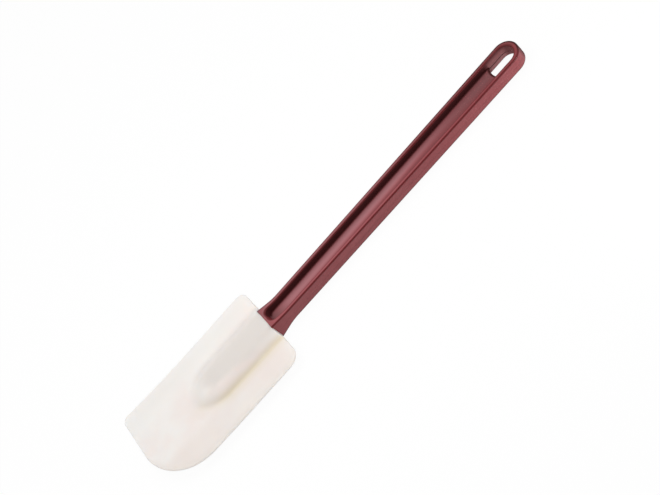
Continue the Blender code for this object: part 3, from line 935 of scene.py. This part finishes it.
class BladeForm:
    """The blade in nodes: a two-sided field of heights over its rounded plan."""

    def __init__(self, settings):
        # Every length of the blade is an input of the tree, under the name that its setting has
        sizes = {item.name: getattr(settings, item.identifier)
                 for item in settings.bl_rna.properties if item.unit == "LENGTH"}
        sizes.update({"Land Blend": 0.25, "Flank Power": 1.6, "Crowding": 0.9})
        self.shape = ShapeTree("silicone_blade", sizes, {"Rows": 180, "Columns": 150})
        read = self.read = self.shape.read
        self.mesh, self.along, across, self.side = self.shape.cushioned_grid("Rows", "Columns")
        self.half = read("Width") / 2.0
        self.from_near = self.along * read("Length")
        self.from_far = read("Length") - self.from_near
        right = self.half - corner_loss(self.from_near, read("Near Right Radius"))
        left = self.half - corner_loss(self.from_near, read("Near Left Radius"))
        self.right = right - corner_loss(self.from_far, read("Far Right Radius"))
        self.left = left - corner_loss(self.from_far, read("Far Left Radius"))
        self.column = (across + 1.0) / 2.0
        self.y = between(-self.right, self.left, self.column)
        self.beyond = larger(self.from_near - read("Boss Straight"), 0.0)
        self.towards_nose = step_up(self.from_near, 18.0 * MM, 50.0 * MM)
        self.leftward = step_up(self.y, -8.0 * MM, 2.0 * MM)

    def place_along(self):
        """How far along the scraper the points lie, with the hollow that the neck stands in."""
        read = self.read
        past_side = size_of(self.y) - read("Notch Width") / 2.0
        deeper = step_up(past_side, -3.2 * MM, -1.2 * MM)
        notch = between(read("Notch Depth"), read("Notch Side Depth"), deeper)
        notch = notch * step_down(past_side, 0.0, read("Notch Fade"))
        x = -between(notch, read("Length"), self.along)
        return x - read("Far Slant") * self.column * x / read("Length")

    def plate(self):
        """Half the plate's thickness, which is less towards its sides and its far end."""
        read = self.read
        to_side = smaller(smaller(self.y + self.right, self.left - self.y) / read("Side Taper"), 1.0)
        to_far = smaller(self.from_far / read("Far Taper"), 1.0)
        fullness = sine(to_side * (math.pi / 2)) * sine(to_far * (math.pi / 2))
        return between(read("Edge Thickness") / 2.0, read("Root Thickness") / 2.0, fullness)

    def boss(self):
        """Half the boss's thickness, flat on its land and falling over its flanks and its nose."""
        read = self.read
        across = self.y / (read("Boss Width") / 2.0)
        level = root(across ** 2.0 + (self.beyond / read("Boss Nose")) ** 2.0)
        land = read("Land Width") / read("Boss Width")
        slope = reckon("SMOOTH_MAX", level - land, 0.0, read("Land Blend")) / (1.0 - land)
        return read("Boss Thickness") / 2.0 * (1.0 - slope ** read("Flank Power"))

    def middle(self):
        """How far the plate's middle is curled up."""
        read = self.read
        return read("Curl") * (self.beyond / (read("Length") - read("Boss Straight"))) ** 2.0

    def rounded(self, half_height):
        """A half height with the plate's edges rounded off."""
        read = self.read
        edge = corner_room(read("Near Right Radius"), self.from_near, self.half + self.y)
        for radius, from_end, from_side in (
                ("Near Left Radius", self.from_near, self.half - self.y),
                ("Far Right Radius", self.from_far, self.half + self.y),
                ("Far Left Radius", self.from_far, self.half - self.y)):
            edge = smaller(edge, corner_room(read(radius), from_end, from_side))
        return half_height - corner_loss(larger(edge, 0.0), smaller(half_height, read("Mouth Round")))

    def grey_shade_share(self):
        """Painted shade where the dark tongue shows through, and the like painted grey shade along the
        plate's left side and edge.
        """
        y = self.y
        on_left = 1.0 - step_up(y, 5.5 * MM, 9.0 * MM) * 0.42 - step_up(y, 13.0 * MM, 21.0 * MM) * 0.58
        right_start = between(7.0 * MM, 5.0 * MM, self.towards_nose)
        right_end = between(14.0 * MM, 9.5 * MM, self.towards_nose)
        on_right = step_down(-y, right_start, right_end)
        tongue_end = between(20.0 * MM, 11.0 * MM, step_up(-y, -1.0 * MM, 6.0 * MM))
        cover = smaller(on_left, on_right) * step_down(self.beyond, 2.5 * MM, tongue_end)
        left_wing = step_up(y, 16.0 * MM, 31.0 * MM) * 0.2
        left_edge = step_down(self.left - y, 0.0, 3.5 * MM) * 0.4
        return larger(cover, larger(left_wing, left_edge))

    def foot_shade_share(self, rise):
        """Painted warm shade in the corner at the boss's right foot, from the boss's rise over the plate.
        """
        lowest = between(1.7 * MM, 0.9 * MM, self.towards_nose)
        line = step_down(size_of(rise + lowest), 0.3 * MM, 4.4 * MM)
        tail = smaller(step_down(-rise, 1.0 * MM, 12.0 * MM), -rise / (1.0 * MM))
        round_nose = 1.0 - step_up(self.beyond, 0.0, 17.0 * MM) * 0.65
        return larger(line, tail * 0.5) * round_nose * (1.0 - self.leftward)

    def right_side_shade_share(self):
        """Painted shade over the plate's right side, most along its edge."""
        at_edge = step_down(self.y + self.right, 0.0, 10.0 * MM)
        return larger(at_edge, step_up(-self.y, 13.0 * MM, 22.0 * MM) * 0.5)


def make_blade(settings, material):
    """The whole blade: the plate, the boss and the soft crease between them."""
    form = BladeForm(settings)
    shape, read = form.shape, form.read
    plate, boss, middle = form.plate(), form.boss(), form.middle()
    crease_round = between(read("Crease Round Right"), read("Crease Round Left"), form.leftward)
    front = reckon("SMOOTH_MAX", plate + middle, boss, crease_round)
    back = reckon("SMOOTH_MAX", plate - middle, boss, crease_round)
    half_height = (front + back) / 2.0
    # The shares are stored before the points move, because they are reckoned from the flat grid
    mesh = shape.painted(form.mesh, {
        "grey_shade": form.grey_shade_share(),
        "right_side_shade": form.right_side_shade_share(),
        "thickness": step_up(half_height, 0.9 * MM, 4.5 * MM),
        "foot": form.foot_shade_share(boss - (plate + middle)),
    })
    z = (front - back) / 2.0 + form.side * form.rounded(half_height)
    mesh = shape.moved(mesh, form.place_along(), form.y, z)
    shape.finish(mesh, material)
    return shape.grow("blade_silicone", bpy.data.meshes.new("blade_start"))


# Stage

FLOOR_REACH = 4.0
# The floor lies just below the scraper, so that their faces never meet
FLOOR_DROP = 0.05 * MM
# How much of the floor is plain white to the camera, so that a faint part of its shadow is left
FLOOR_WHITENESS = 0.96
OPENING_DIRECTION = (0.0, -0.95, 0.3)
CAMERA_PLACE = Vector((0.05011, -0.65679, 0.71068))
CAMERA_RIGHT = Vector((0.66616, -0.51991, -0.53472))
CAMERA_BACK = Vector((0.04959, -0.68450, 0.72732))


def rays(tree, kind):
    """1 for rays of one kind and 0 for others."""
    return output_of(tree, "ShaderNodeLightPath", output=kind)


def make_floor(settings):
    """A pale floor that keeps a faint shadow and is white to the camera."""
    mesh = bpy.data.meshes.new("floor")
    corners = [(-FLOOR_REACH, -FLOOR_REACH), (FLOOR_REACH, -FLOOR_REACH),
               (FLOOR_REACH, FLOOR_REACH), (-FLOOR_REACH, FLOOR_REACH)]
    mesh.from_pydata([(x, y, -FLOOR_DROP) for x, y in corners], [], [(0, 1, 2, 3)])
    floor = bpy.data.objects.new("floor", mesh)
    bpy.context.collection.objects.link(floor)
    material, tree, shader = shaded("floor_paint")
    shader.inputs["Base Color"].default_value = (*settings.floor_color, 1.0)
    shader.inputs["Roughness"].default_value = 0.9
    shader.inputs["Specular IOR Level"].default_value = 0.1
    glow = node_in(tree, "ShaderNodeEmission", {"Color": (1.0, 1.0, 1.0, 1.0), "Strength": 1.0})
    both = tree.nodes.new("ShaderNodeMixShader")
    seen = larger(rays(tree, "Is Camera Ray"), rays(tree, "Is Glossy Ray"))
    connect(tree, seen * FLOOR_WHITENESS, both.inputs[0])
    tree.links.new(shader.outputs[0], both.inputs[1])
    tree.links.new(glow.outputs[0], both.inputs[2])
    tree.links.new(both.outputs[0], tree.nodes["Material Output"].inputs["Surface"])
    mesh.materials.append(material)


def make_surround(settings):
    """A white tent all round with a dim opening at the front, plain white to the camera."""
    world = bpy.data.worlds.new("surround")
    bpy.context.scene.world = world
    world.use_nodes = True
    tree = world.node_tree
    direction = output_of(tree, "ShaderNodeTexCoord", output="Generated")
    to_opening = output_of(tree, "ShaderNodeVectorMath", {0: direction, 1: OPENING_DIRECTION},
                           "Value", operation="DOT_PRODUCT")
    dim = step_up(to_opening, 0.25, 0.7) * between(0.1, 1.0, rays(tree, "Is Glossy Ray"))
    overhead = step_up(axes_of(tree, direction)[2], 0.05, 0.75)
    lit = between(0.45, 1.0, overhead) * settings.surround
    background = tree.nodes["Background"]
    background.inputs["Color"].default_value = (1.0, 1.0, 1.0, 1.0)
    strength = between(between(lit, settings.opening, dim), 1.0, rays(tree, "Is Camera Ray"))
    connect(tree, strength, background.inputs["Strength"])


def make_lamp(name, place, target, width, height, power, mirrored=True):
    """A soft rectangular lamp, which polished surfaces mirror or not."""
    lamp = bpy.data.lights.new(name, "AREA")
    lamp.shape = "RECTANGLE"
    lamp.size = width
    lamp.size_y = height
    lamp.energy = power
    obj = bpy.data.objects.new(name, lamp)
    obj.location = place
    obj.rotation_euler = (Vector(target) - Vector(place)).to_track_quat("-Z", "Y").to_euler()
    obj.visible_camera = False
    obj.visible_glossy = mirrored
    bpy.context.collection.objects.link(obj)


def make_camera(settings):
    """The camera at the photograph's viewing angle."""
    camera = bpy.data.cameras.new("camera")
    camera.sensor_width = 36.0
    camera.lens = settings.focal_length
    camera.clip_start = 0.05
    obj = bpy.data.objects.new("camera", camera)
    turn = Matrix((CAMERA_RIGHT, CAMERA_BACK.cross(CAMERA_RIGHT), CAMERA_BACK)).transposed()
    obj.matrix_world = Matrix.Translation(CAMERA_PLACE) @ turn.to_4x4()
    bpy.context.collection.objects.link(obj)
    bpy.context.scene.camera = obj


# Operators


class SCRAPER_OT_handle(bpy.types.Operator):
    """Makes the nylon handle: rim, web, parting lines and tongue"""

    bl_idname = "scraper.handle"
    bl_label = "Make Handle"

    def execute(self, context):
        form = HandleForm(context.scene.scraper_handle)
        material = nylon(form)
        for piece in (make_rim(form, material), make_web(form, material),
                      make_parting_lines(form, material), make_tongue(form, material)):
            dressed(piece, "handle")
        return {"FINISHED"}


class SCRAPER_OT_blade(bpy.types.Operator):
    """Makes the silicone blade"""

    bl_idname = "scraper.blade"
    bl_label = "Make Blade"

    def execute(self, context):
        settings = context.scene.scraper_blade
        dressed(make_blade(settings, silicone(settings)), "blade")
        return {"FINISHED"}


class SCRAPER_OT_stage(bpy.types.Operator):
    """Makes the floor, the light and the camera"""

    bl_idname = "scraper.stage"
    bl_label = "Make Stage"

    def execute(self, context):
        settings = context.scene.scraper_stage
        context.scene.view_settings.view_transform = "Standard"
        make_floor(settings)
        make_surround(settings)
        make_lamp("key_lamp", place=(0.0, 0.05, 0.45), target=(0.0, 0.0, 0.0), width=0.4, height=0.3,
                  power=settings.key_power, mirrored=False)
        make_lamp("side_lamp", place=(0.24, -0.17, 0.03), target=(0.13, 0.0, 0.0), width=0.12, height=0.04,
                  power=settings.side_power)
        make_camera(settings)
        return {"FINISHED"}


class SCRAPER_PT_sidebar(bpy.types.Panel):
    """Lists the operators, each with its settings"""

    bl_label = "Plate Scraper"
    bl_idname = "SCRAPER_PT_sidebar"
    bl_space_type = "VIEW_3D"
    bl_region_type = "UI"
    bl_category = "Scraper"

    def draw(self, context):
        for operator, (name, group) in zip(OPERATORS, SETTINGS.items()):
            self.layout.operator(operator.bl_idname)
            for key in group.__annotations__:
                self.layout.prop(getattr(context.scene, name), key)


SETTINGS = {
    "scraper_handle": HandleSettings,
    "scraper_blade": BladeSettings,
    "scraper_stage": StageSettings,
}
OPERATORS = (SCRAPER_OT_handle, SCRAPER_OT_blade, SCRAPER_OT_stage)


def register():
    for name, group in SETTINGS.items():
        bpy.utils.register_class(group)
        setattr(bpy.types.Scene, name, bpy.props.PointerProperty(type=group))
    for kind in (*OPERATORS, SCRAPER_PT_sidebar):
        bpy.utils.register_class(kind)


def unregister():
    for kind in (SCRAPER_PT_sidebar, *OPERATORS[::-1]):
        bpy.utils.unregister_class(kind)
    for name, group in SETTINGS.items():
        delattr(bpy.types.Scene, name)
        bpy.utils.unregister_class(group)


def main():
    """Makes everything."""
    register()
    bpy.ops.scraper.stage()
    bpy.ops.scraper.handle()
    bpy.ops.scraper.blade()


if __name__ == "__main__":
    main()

---

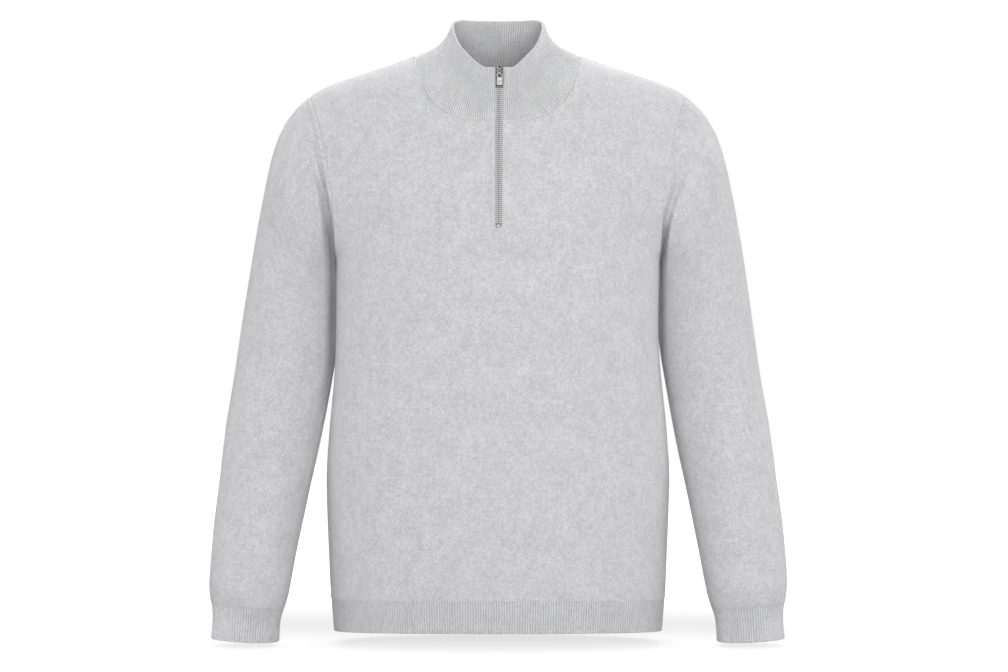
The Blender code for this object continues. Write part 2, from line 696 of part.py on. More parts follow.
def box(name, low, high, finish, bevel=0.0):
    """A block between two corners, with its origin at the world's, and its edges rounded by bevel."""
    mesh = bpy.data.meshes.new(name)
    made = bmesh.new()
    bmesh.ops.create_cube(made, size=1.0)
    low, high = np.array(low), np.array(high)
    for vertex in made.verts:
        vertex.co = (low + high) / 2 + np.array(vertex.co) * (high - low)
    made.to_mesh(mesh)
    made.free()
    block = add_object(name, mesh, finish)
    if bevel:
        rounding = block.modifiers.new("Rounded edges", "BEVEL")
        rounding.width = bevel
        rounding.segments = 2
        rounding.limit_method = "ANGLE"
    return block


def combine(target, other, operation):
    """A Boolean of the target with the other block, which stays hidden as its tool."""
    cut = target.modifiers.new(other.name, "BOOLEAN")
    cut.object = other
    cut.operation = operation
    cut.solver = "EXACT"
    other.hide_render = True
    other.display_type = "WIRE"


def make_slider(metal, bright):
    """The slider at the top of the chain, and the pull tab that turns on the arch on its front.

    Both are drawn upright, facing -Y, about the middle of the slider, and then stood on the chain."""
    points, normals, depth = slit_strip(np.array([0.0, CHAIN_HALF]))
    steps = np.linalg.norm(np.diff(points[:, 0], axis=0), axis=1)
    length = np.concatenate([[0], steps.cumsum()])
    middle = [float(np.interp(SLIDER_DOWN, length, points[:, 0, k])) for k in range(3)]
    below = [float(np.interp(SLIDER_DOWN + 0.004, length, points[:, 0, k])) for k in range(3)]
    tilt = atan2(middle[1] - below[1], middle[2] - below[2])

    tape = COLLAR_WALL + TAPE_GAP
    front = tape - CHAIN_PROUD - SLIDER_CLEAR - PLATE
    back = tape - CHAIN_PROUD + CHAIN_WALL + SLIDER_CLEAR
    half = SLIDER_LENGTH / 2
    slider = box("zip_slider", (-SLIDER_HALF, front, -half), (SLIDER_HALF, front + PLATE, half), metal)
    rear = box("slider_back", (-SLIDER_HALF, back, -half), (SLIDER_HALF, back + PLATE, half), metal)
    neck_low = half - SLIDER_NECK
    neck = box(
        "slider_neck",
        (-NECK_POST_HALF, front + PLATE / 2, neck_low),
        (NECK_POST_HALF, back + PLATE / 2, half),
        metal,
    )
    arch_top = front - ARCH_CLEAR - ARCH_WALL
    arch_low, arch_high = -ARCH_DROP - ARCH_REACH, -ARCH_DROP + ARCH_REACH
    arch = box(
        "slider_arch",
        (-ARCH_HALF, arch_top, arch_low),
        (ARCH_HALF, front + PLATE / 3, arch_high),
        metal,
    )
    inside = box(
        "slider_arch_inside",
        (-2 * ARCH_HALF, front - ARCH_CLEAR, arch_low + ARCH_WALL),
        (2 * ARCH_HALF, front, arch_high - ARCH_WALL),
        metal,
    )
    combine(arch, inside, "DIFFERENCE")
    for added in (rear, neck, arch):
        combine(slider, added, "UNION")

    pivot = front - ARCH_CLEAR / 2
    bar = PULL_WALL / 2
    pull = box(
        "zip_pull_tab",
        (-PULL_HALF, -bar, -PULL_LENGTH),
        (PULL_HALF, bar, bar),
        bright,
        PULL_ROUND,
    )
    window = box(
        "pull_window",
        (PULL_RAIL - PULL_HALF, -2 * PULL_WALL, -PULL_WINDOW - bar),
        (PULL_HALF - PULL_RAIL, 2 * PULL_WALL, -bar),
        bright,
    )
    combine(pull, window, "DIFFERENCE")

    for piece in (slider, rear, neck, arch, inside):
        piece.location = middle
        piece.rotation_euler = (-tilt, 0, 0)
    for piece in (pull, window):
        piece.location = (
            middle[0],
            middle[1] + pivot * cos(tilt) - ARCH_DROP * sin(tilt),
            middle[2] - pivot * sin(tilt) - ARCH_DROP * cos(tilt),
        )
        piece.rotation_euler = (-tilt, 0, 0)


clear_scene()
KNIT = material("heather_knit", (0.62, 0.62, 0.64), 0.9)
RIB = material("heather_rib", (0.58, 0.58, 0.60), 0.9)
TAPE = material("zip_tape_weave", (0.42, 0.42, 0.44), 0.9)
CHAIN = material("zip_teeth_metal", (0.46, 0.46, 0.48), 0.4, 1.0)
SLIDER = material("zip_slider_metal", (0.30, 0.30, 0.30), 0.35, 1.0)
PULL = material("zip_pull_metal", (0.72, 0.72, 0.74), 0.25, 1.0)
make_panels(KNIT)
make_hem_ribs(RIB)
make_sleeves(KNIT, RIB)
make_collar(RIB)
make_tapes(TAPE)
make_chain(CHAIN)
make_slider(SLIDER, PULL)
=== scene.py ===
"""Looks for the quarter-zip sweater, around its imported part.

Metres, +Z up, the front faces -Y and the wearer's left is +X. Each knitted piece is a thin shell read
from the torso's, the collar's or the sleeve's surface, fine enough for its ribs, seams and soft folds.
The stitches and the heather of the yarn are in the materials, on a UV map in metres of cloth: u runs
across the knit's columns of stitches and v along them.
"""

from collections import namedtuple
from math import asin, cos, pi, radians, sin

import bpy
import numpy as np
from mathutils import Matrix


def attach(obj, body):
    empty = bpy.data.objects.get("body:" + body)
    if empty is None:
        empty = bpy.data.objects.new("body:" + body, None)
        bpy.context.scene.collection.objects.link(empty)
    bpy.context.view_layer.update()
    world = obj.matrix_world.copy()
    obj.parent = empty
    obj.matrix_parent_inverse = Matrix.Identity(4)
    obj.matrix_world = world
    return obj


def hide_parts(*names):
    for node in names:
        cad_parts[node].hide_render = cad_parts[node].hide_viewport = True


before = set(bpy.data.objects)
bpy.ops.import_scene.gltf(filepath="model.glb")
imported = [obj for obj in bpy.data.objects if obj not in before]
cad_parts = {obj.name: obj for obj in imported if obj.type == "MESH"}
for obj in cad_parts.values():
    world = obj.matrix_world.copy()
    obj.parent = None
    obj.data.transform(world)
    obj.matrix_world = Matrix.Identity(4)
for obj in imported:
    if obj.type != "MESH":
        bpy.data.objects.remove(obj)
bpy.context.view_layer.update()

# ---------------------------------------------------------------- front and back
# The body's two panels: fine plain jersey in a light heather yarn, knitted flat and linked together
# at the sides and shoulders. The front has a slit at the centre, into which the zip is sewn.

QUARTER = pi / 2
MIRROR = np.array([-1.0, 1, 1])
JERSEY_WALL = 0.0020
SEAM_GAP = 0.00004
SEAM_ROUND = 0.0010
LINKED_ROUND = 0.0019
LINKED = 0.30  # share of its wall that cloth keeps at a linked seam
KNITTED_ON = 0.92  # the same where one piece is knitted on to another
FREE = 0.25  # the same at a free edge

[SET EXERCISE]
Transcribe, exactly and exclusively, the run of lines that opens with the line bearing "clear_scene()" and closes with the line bearing "bpy.data.objects.remove(obj)".

[PROBLEM SOLUTION]
clear_scene()
KNIT = material("heather_knit", (0.62, 0.62, 0.64), 0.9)
RIB = material("heather_rib", (0.58, 0.58, 0.60), 0.9)
TAPE = material("zip_tape_weave", (0.42, 0.42, 0.44), 0.9)
CHAIN = material("zip_teeth_metal", (0.46, 0.46, 0.48), 0.4, 1.0)
SLIDER = material("zip_slider_metal", (0.30, 0.30, 0.30), 0.35, 1.0)
PULL = material("zip_pull_metal", (0.72, 0.72, 0.74), 0.25, 1.0)
make_panels(KNIT)
make_hem_ribs(RIB)
make_sleeves(KNIT, RIB)
make_collar(RIB)
make_tapes(TAPE)
make_chain(CHAIN)
make_slider(SLIDER, PULL)
=== scene.py ===
"""Looks for the quarter-zip sweater, around its imported part.

Metres, +Z up, the front faces -Y and the wearer's left is +X. Each knitted piece is a thin shell read
from the torso's, the collar's or the sleeve's surface, fine enough for its ribs, seams and soft folds.
The stitches and the heather of the yarn are in the materials, on a UV map in metres of cloth: u runs
across the knit's columns of stitches and v along them.
"""

from collections import namedtuple
from math import asin, cos, pi, radians, sin

import bpy
import numpy as np
from mathutils import Matrix


def attach(obj, body):
    empty = bpy.data.objects.get("body:" + body)
    if empty is None:
        empty = bpy.data.objects.new("body:" + body, None)
        bpy.context.scene.collection.objects.link(empty)
    bpy.context.view_layer.update()
    world = obj.matrix_world.copy()
    obj.parent = empty
    obj.matrix_parent_inverse = Matrix.Identity(4)
    obj.matrix_world = world
    return obj


def hide_parts(*names):
    for node in names:
        cad_parts[node].hide_render = cad_parts[node].hide_viewport = True


before = set(bpy.data.objects)
bpy.ops.import_scene.gltf(filepath="model.glb")
imported = [obj for obj in bpy.data.objects if obj not in before]
cad_parts = {obj.name: obj for obj in imported if obj.type == "MESH"}
for obj in cad_parts.values():
    world = obj.matrix_world.copy()
    obj.parent = None
    obj.data.transform(world)
    obj.matrix_world = Matrix.Identity(4)
for obj in imported:
    if obj.type != "MESH":
        bpy.data.objects.remove(obj)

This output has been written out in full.